» The problem: Which lines run from the first one up to and including the one with "closed: Whether the"? Print exactly those.

» Information supplied:
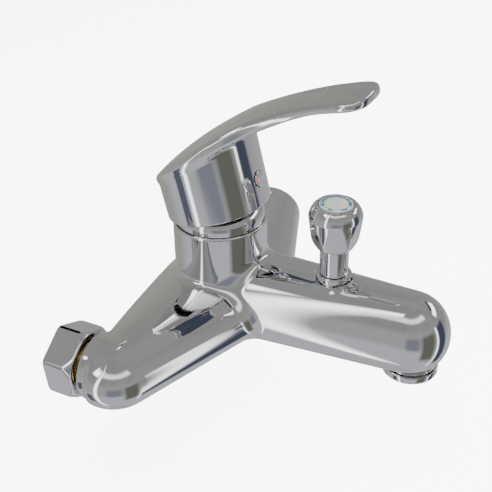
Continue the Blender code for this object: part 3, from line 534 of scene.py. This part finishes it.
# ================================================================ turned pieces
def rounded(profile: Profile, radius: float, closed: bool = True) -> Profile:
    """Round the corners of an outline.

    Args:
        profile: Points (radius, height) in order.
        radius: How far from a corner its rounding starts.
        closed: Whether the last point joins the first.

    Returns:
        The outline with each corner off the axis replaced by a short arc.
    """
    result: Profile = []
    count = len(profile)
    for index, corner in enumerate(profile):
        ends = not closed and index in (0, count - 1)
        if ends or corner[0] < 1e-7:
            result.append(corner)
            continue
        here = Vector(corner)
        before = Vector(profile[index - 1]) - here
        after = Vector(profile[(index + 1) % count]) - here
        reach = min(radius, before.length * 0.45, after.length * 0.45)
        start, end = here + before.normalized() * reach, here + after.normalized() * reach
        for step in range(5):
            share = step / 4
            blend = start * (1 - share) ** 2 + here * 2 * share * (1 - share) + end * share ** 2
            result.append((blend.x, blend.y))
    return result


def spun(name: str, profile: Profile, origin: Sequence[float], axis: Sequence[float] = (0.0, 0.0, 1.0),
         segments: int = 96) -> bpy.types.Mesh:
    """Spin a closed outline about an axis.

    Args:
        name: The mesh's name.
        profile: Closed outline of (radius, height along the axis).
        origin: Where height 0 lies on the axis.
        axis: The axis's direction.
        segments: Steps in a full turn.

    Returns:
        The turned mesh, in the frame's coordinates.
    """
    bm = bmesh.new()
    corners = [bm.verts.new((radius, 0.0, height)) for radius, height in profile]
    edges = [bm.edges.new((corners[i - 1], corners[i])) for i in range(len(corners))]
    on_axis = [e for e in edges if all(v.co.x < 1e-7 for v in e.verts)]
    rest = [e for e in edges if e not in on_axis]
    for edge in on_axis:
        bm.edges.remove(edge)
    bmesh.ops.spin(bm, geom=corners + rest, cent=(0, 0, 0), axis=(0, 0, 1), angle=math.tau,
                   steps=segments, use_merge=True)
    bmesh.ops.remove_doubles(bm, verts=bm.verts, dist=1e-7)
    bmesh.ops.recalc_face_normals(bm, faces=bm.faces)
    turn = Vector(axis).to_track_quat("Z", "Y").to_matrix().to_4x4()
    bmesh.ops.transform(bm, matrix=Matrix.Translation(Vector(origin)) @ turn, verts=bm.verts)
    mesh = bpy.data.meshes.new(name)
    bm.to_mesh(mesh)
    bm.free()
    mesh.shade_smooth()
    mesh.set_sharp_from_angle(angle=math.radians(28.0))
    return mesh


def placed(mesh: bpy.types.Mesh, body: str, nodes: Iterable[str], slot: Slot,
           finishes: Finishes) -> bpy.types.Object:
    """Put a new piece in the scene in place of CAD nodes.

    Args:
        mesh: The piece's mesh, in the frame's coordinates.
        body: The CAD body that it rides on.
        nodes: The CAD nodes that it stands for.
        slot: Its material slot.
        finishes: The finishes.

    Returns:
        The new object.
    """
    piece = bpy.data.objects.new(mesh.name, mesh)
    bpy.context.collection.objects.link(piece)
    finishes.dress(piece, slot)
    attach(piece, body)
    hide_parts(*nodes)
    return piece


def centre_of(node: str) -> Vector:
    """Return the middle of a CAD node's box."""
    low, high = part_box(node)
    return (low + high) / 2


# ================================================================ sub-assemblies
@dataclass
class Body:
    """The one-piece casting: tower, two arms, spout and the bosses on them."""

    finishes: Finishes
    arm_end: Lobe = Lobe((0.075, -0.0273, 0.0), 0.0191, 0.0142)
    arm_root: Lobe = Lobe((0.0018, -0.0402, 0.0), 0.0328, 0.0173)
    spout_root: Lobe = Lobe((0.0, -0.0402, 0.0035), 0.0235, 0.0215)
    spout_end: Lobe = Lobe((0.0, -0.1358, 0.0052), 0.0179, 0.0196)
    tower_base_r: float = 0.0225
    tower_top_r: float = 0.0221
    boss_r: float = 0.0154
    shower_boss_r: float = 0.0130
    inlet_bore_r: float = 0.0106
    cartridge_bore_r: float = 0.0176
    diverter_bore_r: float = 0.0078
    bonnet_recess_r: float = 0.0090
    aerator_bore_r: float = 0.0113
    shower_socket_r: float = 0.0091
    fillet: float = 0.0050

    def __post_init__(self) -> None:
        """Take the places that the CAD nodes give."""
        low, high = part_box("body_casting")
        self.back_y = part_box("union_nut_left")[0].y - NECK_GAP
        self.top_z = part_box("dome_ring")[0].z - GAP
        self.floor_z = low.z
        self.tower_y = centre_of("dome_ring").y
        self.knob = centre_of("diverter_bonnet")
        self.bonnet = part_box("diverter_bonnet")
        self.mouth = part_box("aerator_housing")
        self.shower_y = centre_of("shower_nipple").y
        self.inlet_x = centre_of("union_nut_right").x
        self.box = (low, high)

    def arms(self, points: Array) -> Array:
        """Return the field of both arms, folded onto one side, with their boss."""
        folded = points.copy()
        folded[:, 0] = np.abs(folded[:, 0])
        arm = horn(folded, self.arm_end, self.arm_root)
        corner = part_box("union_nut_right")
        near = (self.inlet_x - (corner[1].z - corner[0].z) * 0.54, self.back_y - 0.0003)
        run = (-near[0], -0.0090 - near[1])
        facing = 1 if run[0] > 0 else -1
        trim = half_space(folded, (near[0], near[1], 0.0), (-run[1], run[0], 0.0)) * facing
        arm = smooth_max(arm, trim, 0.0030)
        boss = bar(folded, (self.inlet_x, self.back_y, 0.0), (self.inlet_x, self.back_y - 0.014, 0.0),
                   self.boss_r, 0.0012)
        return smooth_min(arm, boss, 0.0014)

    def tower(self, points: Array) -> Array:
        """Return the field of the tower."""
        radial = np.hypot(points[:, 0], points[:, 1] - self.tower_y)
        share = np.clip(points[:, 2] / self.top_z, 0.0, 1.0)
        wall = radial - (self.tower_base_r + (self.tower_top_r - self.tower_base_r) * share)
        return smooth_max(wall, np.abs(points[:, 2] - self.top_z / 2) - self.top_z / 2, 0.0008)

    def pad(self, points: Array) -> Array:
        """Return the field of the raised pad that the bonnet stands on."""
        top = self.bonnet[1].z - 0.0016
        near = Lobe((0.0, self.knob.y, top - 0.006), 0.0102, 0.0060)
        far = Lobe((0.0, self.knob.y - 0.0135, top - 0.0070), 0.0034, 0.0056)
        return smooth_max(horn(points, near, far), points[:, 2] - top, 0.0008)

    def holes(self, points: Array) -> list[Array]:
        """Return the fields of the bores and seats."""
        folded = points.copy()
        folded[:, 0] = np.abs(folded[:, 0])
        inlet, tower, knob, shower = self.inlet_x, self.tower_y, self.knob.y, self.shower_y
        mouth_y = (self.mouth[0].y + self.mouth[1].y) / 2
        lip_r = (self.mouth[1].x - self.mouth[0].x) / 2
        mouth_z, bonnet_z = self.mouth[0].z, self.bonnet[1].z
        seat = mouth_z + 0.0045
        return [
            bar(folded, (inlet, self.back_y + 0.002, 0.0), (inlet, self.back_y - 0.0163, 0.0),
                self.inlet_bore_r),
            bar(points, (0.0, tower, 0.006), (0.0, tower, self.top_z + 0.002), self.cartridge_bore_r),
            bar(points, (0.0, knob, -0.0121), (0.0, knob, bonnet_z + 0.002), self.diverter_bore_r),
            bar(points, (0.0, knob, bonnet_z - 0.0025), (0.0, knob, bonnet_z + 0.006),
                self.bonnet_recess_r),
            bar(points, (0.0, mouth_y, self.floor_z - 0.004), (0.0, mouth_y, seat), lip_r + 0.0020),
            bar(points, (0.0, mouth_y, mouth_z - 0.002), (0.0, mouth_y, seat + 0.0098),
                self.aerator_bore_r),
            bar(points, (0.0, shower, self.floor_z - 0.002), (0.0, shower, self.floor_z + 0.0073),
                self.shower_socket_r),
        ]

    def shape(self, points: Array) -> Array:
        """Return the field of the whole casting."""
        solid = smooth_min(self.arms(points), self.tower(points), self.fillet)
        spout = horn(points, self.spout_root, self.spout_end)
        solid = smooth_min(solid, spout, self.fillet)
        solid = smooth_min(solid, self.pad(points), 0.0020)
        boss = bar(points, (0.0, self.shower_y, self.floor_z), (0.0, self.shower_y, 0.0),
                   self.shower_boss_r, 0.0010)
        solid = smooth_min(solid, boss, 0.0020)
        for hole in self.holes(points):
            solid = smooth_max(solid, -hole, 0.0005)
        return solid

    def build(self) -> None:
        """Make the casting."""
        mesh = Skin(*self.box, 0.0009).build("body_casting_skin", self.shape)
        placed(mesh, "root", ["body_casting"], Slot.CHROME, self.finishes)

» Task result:
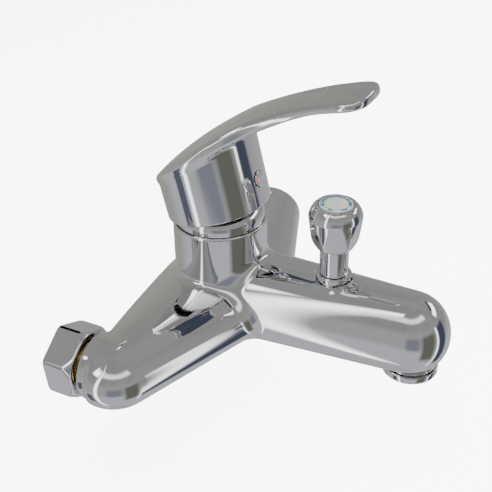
Continue the Blender code for this object: part 3, from line 534 of scene.py. This part finishes it.
# ================================================================ turned pieces
def rounded(profile: Profile, radius: float, closed: bool = True) -> Profile:
    """Round the corners of an outline.

    Args:
        profile: Points (radius, height) in order.
        radius: How far from a corner its rounding starts.
        closed: Whether the last point joins the first.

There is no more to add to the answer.